1 November 2015

affect fencing


"I am living on Fogo Island, Newfoundland, working for the Fogo Island Arts Corporation. Ai Weiwei's current situation, the questions that surround his life and art, are foremost on my mind. This is a freewrite of sorts, the idea being not to get caught up in form, not to force ideas to come, but to let them flow, stream, carry experience forward. [Clarice Lispector moment] It is telling that I move to the Ai Weiwei issue so quickly, right off the bat. Yes, of late, while waiting for my coffee to perk each morning, I search the net for updates on "Ai Weiwei's situation." We don't know if he is dead or alive. We don't know if he will ever be released. We don't know what will become of his practice, his work, his story, the people he supported, the people who supported him, the other artists, intellectuals and social activists that have also disappeared.
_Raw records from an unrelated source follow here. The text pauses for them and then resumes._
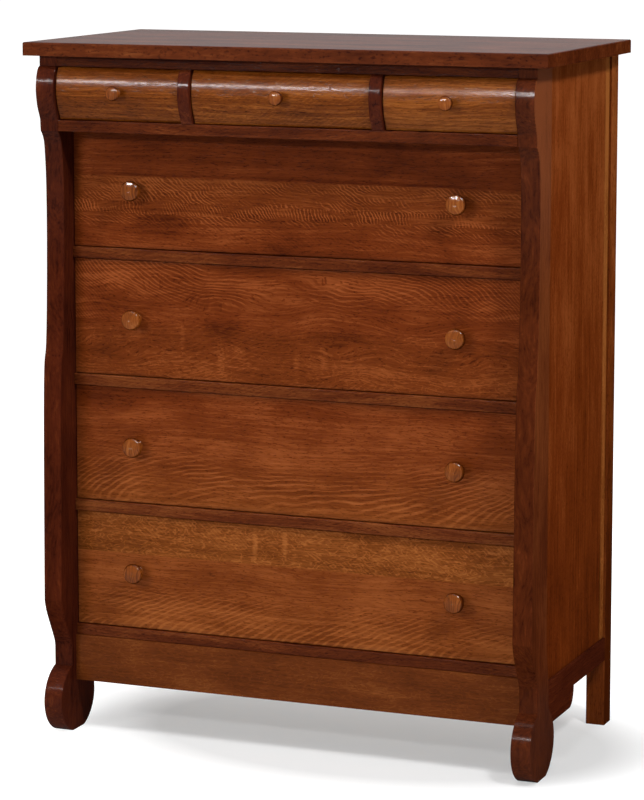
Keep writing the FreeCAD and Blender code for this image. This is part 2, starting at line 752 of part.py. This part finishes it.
def write(nodes):
    os.makedirs("parts", exist_ok=True)
    for name, item in nodes:
        named(item, name)
        item.Shape.exportStep(os.path.join("parts", f"{name}.step"))


NODES = make_nodes()
DOC.recompute()
check(NODES)
write(NODES)
box = Part.makeCompound([item.Shape for _, item in NODES]).BoundBox
print(f"{len(NODES)} pieces, {box.XLength:.1f} wide, {box.YLength:.1f} deep, {box.ZLength:.1f} high")
print(f"y {box.YMin:.2f} to {box.YMax:.2f}, z {box.ZMin:.2f} to {box.ZMax:.2f}")
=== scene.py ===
import math

import bpy
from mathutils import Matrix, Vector


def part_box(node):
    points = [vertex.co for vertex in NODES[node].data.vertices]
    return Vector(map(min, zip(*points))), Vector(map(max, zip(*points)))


# A chest of drawers in stained quarter-sawn white oak: scroll posts, three small drawers over four long.
# Metres, in the frame of the solids: the floor is z = 0 and the fronts face -y.

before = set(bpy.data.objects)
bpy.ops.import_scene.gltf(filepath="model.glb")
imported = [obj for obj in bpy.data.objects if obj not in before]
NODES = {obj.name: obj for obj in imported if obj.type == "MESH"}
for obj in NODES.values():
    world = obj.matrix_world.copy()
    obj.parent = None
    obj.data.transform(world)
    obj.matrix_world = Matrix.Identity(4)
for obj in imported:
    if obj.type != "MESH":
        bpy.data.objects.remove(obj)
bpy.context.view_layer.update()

X, Y, Z = 0, 1, 2
MM_IN_A_METRE = 1000

# The marks of the wood, in mm along the grain, across it and into it.
FIBRES = (26, 1.8, 6)
PORES = (9, 1.7, 5)  # a third of a millimetre wide in the wood, and drawn coarser, so that they show
CLOUDS = (150, 60, 90)
CURLS = (36, 14, 20)
LINE_LENGTH = 400
RAY_DEPTH = 60

# The patches in which rays drift and break off, in strokes along the grain and across it.
DRIFT_SIZE = (1.6, 0.9)
BREAK_SIZE = (3, 1)

# How far each kind of mark pulls the tone, and the tones at which a stain's three colours lie.
LINE_PULL, FIBRE_PULL, CLOUD_PULL, RAY_PULL, FLAKE_PULL = 1.2, 0.9, 0.75, 0.26, 0.26
TONE_PLACES = (0.05, 0.5, 0.95)

# The part of a noise or wave that shows as a mark, and how strong the mark is at both ends of it.
PORE_SPAN = (0.3, 0.42, 1.0, 0.0)
RAY_SPAN = (0.05, 1.0, -0.35, 1.1)  # rays are narrower than the gaps between them
STROKE_SPAN = (0.38, 0.60, 0.0, 1.0)
FLAKE_SPAN = (0.0, 0.06, 1.0, -0.2)
BLOT_RIM = (0.4, 1.2)  # in halves of the blot

NOISE_MEAN = 0.5
CLIMB_SPAN = 6.0  # a colour ramp holds 0 to 1, so climbs from -3 to 3 are fitted into that
BOARD_APART = 7.3  # metres of timber from one board of a glued-up panel to the next
RELIEF_DEPTH = 0.0004  # metres, of the open grain
LACQUER_IOR = 1.5
PAINTED_LIGHT_EVEN_HEIGHT = 0.7  # metres up, where the painted light on the outer sides neither lightens nor darkens them
POST_MIDDLE = 0.57  # metres up, the middle of the stretch where the posts are rubbed
RUBBED_REACH, LACQUERED_REACH = 0.35, 0.5  # metres from that middle, up and down


def linear(hex_colour):
    """An sRGB hex colour as the linear values that a socket holds."""
    shares = [int(hex_colour[i:i + 2], 16) / 255 for i in (1, 3, 5)]
    return [s / 12.92 if s <= 0.04045 else ((s + 0.055) / 1.055) ** 2.4 for s in shares] + [1.0]


def per_metre(millimetres):
    """How many times a pattern this wide fits in a metre."""
    return MM_IN_A_METRE / millimetres


def add(tree, kind, sockets=(), stops=(), between="LINEAR", **settings):
    """Adds a node and gives its outputs. Sockets, in order or by name, take a value or the output that
    feeds them. The stops of a colour ramp are positions with their colours, and between is how it goes
    from one to the next."""
    node = tree.nodes.new(f"ShaderNode{kind}")
    for name, value in settings.items():
        setattr(node, name, value)
    for socket, value in sockets.items() if isinstance(sockets, dict) else enumerate(sockets):
        if isinstance(value, bpy.types.NodeSocket):
            tree.links.new(value, node.inputs[socket])
        else:
            node.inputs[socket].default_value = value
    if stops:
        node.color_ramp.interpolation = between
        elements = node.color_ramp.elements
        while len(elements) > 1:
            elements.remove(elements[-1])
        while len(elements) < len(stops):
            elements.new(0.5)
        for element, (position, colour) in zip(elements, stops):
            element.position, element.color = position, colour
    return node.outputs


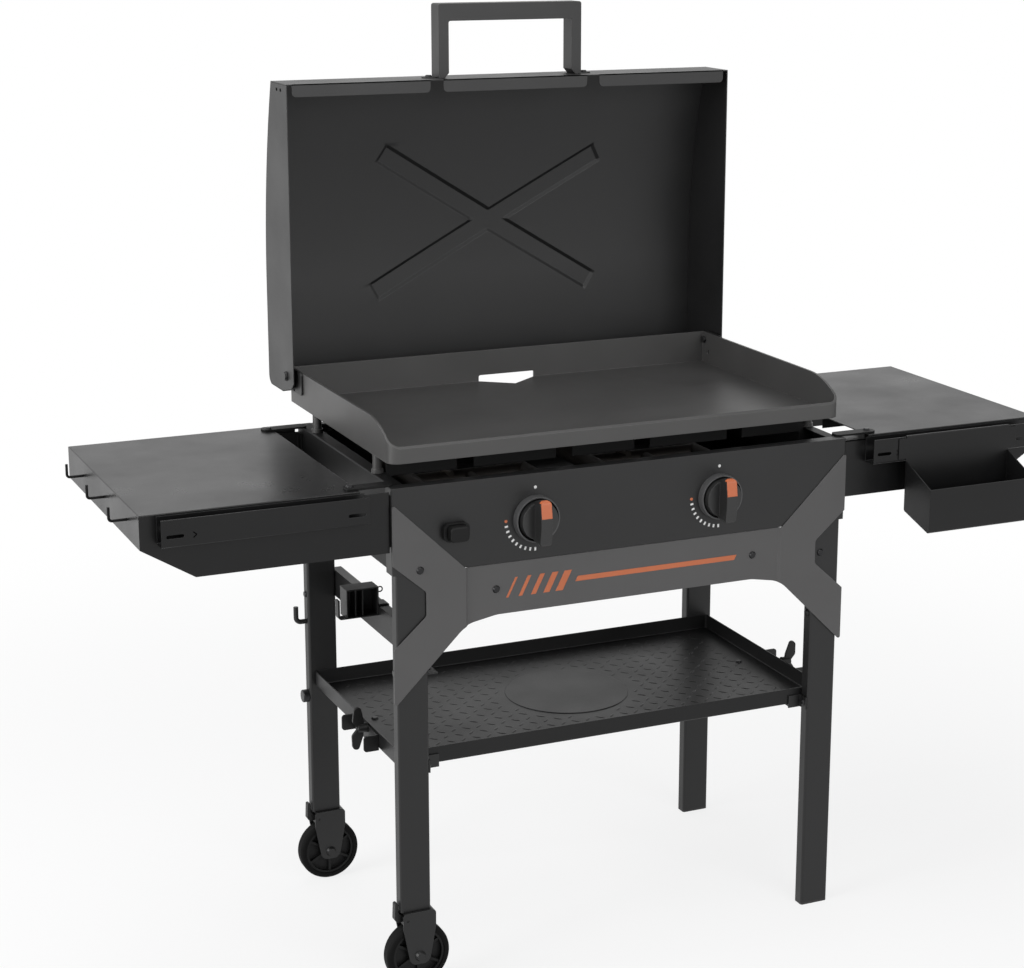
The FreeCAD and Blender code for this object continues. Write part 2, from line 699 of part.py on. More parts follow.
def igniter_button():
    """Push button with a rounded face, long enough to stay guided in its frame."""
    w = BUTTON_W / 2 - 0.1
    h = BUTTON_H / 2 - 0.1
    front = PANEL_FACE - BUTTON_REACH
    body = prism("y", front, -FRAME_Y + 8,
                 rectangle(BUTTON_X - w, BUTTON_X + w, BUTTON_Z - h, BUTTON_Z + h, 5.6))
    rim = [e for e in body.Edges if abs(e.BoundBox.YMin - front) < 0.01
           and abs(e.BoundBox.YMax - front) < 0.01]
    return body.makeFillet(2.5, rim)


def electrode(x):
    """Ceramic spark rod clipped beside the burner's cross tube."""
    y = BURNER_CROSS - 30
    z = DIAL_Z + BURNER_R
    clip = block(x - 50, x - 38, y + 18, BURNER_CROSS, z, z + 1.5)
    ceramic = rod("y", (x - 44, y - 8, z + 5), 4.5, 34)
    tip = rod("y", (x - 44, y + 25, z + 5), 1.2, 17)
    return fused(clip, ceramic, tip)


# Griddle plate

def griddle_plate():
    """Cooking plate: floor, tall back and sides that sweep down to a low front lip, round
    front corners, and a notch in the floor and back wall where the grease runs off."""
    top = PLATE_Z + WALL_HEIGHT
    lip = PLATE_Z + LIP_HEIGHT
    side = Part.Wire([
        Part.LineSegment(V(0, PLATE_REAR, PLATE_Z), V(0, PLATE_FRONT, PLATE_Z)).toShape(),
        Part.LineSegment(V(0, PLATE_FRONT, PLATE_Z), V(0, PLATE_FRONT, lip)).toShape(),
        cheek_curve(lip, top),
        Part.LineSegment(V(0, CHEEK_START, top), V(0, PLATE_REAR, top)).toShape(),
        Part.LineSegment(V(0, PLATE_REAR, top), V(0, PLATE_REAR, PLATE_Z)).toShape()])
    outer = Part.Face(side).extrude(V(2 * PLATE_X, 0, 0))
    outer.translate(V(-PLATE_X, 0, 0))
    outer = outer.common(prism("z", PLATE_Z - 1, top + 1, plate_plan(0)))
    room = prism("z", PLATE_Z + PLATE_FLOOR, top + 1, plate_plan(PLATE_WALL))
    inner_rear = PLATE_REAR - PLATE_WALL
    notch = prism("z", PLATE_Z - 1, PLATE_Z + PLATE_FLOOR + 1,
                  [(0, GREASE_APEX), (GREASE_HALF, inner_rear + 0.5),
                   (-GREASE_HALF, inner_rear + 0.5)])
    mouth = prism("y", inner_rear - 0.5, PLATE_REAR + 1,
                  [(-GREASE_HALF, PLATE_Z - 1), (GREASE_HALF, PLATE_Z - 1),
                   (GREASE_HALF, PLATE_Z + GREASE_HIGH, 3),
                   (-GREASE_HALF, PLATE_Z + GREASE_HIGH, 3)])
    return outer.cut(room).cut(notch).cut(mouth).cut(cheek_holes())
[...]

Missing. [See here Judith Butler's essay "Indefinite Detention" in Precarious Life.] Me here, working 9-5 for a contemporary arts organization in rural Newfoundland, an organization with a mandate explicitly concerned with the relationship between local and global, personal and political. What can I do about what is happening to Ai Weiwei and others right now? What can I do from so far away? In isolation. Me here, living in a small outport community, in a country that shows no will to intervene in China's human rights abuses. Economics. What am I to do, not knowing the facts? How to respond? "Give an account of oneself." [Judith Butler moment] Initiate discussion. Look to Ai Weiwei's work for signs. Pressure the state. Question discourse. Think about mediation."